I Paesi dell’UE hanno perso l’occasione di poter incidere su una questione di umanità. La plenaria è stata riconvocata e si è conclusa sabato 25 novembre, all’interno del quartier generale della FAO, a Circo Massimo, mentre le strade della capitale si inondavamo per il corteo contro la violenza sulle donne. Dopo quasi un mese di negoziazione tra Stati membri del CFS, il testo proposto dall’ambasciatore d’Egitto è stato finalmente approvato senza emendamenti all’interno del report finale della plenaria.

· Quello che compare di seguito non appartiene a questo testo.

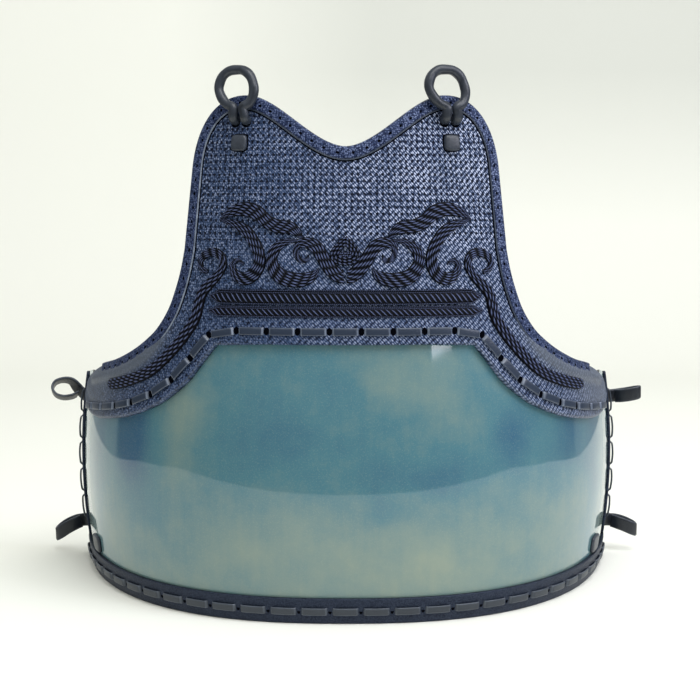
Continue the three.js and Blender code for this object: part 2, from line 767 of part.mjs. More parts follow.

Nel frattempo le vittime a Gaza sono più che raddoppiate, e soltanto i tribunali internazionali ci diranno quanto commesso dallo Stato di Israele rispetto all’utilizzo di acqua e cibo come armi di guerra. Sicuramente la voce dei rappresentanti europei non si è sentita.
Ha espresso questo risentimento Mariam Mohammad, cittadina libanese dell’Arab Network for Food Sovereignty, che è intervenuta a nome della società civile a conclusione della plenaria: “Nelle ultime settimane, mentre si discuteva del linguaggio e si cambiavano le parole per raggiungere un compromesso e un consenso, la realtà sul campo in Palestina non cambiava affatto. Il conflitto sul linguaggio da concordare non poteva cambiare ciò che viene commesso dall’occupazione israeliana: dal massacro indiscriminato di donne, bambini, neonati e anziani, al bombardamento di ospedali, scuole e campi profughi. Non ci può essere alcuna giustificazione per la letale punizione collettiva subìta dal popolo palestinese. Per settimane, gli esperti delle Nazioni Unite hanno lanciato l’allarme sul rischio di genocidio che questa guerra comporta. Il CFS ha l’obbligo di lavorare urgentemente per impedire un’ulteriore escalation di questa atrocità”.